The week's large jump may have been an "accumulation" from slowdowns the past few weeks because of the winter freeze that struck the US in mid-February, with rigs finally mobilized to the field after delays, Platts' Analytics analyst Parker Fawcett said.
The freeze hit the Permian and Eagle Ford Shale in South Texas particularly hard. At peak, up to 4 million b/d of the US' total 11 million b/d of oil production was offline, although most of it was quickly restored within a few days.
"I'd expect the next few weeks to return to more steady additions like we've seen the past few months," Fawcett said.
At the annual CERAWeek by IHS Markit energy conference this week, enthusiasm for the future of upstream oil and gas in the next two decades was evident, despite what many believe will be a steadily growing use of renewable and alternative energy sources by mid-century; a move even oil and gas producers have begun to embrace.
For the time being, upstream players have repeatedly renewed their vows not to contribute to supply-demand imbalances. At CERAWeek, they repeated they will stick to austere capital budgets and growth targets of 5% or less per year and return sizeable amounts of cash to shareholders, while continuing to cut costs, improve efficiencies and seek ways to reduce their carbon footprints.
Oil prices that have topped $60 WTI in recent weeks served as backdrop for talk at the conference, with chatter that a year of under-activity in 2020 could push prices even higher in the next 18 months or so.
"If you start getting into the prices that proponents are mooting like $70/b to $75/b oil, you can return both an enormous amount of money to shareholders and have very strong [production] growth," IHS Markit analyst Raoul LeBlanc, vice president for North American unconventionals, said during a CERAWeek panel.
He noted that while the former is valued by investors currently, growth, at least strong growth, is not.
LeBlanc said producers will almost certainly continue with austere programs in 2021, but suggested next year, if prices climb further, their appetite might overcome their will power.
WTI averaged $61.35/b in the week ending March 3, up 13 cents week on week, according to S&P Global. WTI Midland averaged $62.28/b, down 8 cents, and Bakken Composite averaged $60.40/b, up $1.04.
Natural gas settled lower as prices continued to stabilize following the impact of the US freeze.
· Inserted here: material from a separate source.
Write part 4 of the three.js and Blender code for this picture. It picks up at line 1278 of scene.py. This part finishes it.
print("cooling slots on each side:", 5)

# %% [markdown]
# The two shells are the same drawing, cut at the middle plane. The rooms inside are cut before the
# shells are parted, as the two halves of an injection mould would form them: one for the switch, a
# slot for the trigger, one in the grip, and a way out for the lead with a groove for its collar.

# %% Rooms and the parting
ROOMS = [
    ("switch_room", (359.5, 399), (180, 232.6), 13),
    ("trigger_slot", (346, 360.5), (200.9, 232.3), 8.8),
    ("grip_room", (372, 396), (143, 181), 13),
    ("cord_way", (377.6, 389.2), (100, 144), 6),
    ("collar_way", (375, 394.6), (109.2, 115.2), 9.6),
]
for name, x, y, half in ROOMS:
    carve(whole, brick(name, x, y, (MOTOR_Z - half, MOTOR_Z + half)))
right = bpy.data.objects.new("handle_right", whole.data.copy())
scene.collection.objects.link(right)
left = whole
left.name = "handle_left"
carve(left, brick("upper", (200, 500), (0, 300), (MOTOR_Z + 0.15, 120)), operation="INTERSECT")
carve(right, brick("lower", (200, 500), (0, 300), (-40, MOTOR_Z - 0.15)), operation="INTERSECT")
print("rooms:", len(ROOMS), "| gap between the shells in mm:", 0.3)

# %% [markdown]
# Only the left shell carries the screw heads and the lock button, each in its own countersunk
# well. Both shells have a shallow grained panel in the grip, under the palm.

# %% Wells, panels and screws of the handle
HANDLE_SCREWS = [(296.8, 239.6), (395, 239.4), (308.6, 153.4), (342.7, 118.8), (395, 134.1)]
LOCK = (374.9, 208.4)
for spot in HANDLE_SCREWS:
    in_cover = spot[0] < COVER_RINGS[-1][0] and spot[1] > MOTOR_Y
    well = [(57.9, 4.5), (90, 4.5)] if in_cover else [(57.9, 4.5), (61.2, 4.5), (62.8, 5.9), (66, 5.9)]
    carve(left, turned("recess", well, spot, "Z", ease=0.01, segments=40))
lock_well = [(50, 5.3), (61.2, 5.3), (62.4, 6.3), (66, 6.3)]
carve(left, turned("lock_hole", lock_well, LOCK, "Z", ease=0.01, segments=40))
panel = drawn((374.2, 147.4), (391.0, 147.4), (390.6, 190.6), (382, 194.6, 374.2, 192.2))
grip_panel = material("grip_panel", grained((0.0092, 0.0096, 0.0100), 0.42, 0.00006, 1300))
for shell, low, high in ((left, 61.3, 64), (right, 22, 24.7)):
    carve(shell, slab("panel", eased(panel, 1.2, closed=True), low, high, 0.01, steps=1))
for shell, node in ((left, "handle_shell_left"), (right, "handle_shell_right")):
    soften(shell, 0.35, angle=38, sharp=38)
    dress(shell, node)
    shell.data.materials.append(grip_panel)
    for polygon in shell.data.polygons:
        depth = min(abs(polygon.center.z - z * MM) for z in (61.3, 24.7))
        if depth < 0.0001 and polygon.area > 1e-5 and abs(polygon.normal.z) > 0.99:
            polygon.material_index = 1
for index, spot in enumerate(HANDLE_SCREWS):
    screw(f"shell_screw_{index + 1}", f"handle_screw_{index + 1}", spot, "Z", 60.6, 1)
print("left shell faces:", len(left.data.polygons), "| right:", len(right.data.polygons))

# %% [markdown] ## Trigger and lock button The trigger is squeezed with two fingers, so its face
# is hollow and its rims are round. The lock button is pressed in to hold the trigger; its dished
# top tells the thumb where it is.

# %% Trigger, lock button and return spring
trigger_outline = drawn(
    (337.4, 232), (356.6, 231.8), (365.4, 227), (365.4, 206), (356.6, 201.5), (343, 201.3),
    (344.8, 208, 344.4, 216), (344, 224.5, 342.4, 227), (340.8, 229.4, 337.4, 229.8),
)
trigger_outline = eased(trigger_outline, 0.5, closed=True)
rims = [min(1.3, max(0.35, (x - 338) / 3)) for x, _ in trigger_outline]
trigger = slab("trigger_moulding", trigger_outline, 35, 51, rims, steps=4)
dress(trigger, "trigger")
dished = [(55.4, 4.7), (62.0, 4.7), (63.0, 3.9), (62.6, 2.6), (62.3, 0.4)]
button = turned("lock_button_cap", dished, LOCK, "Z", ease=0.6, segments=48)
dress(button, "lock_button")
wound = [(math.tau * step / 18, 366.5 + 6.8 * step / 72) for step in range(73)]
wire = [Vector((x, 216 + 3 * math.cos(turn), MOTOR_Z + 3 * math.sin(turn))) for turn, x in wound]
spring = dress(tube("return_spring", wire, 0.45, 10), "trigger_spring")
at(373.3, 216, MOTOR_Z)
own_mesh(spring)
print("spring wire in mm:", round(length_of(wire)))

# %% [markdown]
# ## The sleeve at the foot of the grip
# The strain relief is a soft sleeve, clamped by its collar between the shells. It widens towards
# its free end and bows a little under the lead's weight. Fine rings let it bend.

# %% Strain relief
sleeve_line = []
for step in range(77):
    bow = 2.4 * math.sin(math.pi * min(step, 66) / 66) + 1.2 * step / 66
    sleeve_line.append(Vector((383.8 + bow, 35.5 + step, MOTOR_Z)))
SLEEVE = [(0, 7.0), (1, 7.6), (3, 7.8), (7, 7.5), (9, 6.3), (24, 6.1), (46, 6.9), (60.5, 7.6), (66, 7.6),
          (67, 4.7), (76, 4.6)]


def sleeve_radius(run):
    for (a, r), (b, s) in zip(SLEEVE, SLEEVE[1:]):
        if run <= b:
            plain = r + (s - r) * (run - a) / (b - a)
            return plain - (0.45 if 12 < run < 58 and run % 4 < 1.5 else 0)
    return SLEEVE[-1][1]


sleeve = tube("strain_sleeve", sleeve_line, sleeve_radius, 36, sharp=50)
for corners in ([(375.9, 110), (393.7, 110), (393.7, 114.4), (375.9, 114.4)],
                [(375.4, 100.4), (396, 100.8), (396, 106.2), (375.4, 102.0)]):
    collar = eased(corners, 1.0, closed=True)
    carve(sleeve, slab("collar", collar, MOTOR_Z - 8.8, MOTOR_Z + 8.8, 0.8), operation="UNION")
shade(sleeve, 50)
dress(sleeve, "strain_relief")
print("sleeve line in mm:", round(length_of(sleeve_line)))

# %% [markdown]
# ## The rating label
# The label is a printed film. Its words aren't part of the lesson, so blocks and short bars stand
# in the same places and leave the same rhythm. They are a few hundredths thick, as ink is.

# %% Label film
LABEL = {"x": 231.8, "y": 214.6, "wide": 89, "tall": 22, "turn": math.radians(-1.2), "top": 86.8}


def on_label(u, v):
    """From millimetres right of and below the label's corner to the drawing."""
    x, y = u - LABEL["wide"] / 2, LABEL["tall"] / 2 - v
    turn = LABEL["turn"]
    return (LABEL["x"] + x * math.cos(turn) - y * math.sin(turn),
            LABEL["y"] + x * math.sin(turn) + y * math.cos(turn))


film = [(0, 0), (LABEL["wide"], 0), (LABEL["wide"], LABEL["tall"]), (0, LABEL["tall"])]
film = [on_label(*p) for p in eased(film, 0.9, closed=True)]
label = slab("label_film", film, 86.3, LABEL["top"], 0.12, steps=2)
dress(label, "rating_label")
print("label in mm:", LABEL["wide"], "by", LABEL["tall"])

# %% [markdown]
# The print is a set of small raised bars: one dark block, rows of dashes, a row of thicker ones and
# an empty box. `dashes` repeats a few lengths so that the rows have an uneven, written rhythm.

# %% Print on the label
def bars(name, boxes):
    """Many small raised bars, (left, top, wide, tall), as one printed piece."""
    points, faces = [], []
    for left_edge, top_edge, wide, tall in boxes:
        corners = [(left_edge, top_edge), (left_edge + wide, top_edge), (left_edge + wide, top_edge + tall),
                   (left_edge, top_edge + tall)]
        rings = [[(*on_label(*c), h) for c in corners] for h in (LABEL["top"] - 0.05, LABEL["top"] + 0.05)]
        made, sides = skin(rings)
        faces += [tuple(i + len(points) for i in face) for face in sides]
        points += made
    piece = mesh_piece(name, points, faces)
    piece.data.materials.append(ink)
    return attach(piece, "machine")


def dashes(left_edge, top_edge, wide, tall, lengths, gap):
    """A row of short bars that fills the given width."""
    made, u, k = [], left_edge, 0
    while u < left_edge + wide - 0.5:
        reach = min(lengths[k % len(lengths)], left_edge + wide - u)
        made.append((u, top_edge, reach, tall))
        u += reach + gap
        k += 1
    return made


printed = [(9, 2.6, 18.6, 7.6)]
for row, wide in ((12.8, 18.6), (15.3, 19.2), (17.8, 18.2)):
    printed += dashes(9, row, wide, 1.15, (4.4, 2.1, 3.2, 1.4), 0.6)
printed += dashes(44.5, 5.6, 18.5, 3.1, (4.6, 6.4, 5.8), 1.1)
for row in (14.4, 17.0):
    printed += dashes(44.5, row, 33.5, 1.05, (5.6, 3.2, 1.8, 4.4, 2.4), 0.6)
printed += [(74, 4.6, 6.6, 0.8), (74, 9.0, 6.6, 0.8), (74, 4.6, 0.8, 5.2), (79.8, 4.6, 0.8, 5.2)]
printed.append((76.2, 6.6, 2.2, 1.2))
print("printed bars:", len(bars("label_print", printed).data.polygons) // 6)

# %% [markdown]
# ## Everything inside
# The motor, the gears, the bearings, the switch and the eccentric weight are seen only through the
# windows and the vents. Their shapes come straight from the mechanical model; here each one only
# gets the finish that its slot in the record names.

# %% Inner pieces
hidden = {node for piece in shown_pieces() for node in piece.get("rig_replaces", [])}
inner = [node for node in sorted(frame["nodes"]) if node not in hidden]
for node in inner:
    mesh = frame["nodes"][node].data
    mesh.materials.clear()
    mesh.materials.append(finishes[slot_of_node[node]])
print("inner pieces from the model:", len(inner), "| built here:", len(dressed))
Henry Hub prices averaged $2.74/MMBtu, down $1.43 on week, and Dominion South averaged $2.32/MMBtu, down 58 cents.
In the meantime, oil producers are enjoying the ride amid higher revenues, and some continue to add rigs. In the past week, the largest domestic fleet add came from Occidental Petroleum, which picked up two rigs, pushing its count to 15, Cooper said.
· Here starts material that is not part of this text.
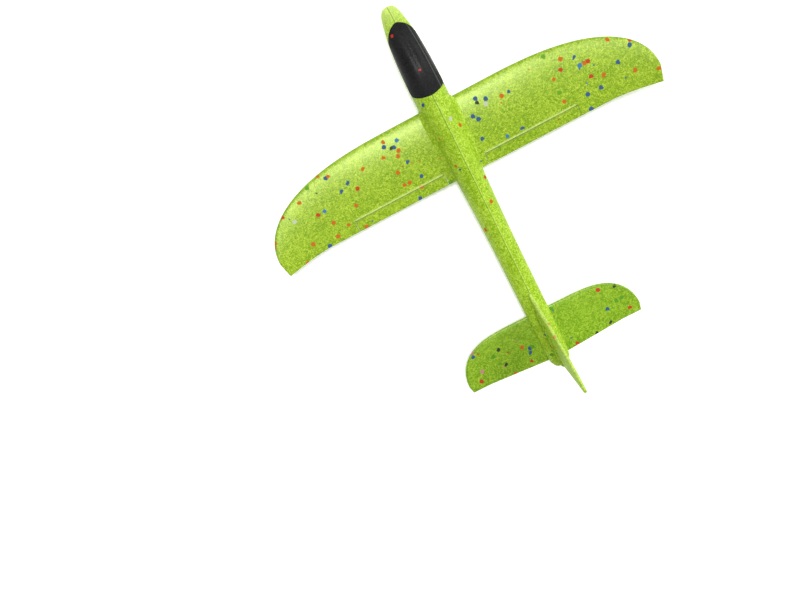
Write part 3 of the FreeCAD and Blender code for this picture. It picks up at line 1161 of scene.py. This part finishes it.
@dataclass
class Wing:
    """Main wing and its two scored strips."""

    shape: BladeShape = WING
    score: ScoreLine = ScoreLine()
    front_points: int = 44
    rear_points: int = 16
    span_rows: int = 46
    body_rows: int = 8
    notch_rows: int = 40
    strip_rows: int = 44
    wall_rows: int = 7
    # painted shade along the front edge: how far in it reaches and how it fades
    edge_shade_width: float = 1.1
    edge_shade_fade: float = 0.5
    # fade of the painted highlight beside the score line, and painted light on the strip walls seen
    # down the gap
    highlight_fade: float = 0.4
    wall_painted_light: float = 0.32
    skin_reach: float = 0.8
    skin_points: int = 9
    skin_bottom: float = 0.02
    skin_top: float = 0.45
    # painted light on the skin seen down the gap
    skin_painted_light: float = 0.6

    def rows(self) -> tuple[Array, Array]:
        """Distances across the span, and whether the strip is missing there.

        Returns:
            The distances, doubled where the strip's ends are, and a flag for each.
        """
        s = self.score
        inner, outer = s.inner_x - s.end_gap, s.outer_x + s.end_gap
        body = np.linspace(0.0, inner, self.body_rows)
        notch = np.linspace(inner, outer, self.notch_rows)
        turn = np.linspace(0.0, math.pi / 2, self.span_rows)
        panel = outer + (self.shape.half_span - self.shape.tip_margin - outer) * np.sin(turn)
        half = np.concatenate((body, notch, panel))
        missing = np.concatenate((body * 0, notch * 0 + 1, panel * 0)) > 0
        return both_sides(half), np.concatenate((missing[:0:-1], missing))

    def wing_surface(self) -> Surface:
        """The wing as loops across the span; the rear of a loop folds flat where the strip is.

        Returns:
            The surface, with its marks.
        """
        x, missing = self.rows()
        x = x[:, None]
        line = self.score.share(x, self.shape)
        chord = self.shape.rear(x) - self.shape.front(x)
        line = np.where(missing[:, None], line - self.score.gap / 2 / chord, line)
        ahead = line * (1 - np.cos(np.linspace(0, math.pi / 2, self.front_points)))[None, :]
        upper = self.shape.points(x, ahead, True)
        lower = self.shape.points(x, ahead, False)
        behind = line + (1 - line) * np.sin(np.linspace(0, math.pi / 2, self.rear_points))[None, :]
        rear_upper = self.shape.points(x, behind, True)[:, 1:]
        rear_lower = self.shape.points(x, behind, False)[:, 1:-1][:, ::-1]
        rear = np.concatenate((rear_upper, rear_lower), axis=1)
        fall = np.linspace(0, 1, rear.shape[1] + 2)[1:-1][None, :, None]
        wall = upper[:, -1:] * (1 - fall) + lower[:, -1:] * fall
        rear = np.where(missing[:, None, None], wall, rear)
        loops = np.concatenate((upper, rear, lower[:, :0:-1]), axis=1)
        return Surface(loops, self.marks(loops, x))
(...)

"Independents are still at it," Stephen Richardson, an analyst with investment bank Evercore ISI, said in a recent company podcast. "There's a little more juice in the system at $50/b-plus. We don't think you'll see either market support or industry support for any material growth" in oil production.
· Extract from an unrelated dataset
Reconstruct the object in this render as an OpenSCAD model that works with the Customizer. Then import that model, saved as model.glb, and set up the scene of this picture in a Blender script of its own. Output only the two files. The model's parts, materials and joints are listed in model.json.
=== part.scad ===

Outside the large gain in the Permian, most of the eight largest domestic basins gained rigs on week, with two holding steady, Enverus data showed.
The DJ Basin of Colorado and the gas-prone Haynesville Shale picked up three rigs each. That brought the Haynesville to 47 and the DJ to 14, a level the latter basin has not seen since mid-April 2020.
In addition, the Eagle Ford and the Utica Shale, a largely gas/liquids play mostly in Ohio, picked up two rigs each for respective totals of 37 and 12. It is the highest tally for the Eagle Ford since mid-April 2020, while the Utica has now broken out of its stagnant range of eight to 10 rigs so far this year.
The SCOOP-STACK play in Oklahoma rose by one for a total of 17.
The Marcellus Shale, largely in Pennsylvania, and the Bakken Shale, mostly in North Dakota, saw no change on the week. That kept the Marcellus total at 34 and the Bakken at 14.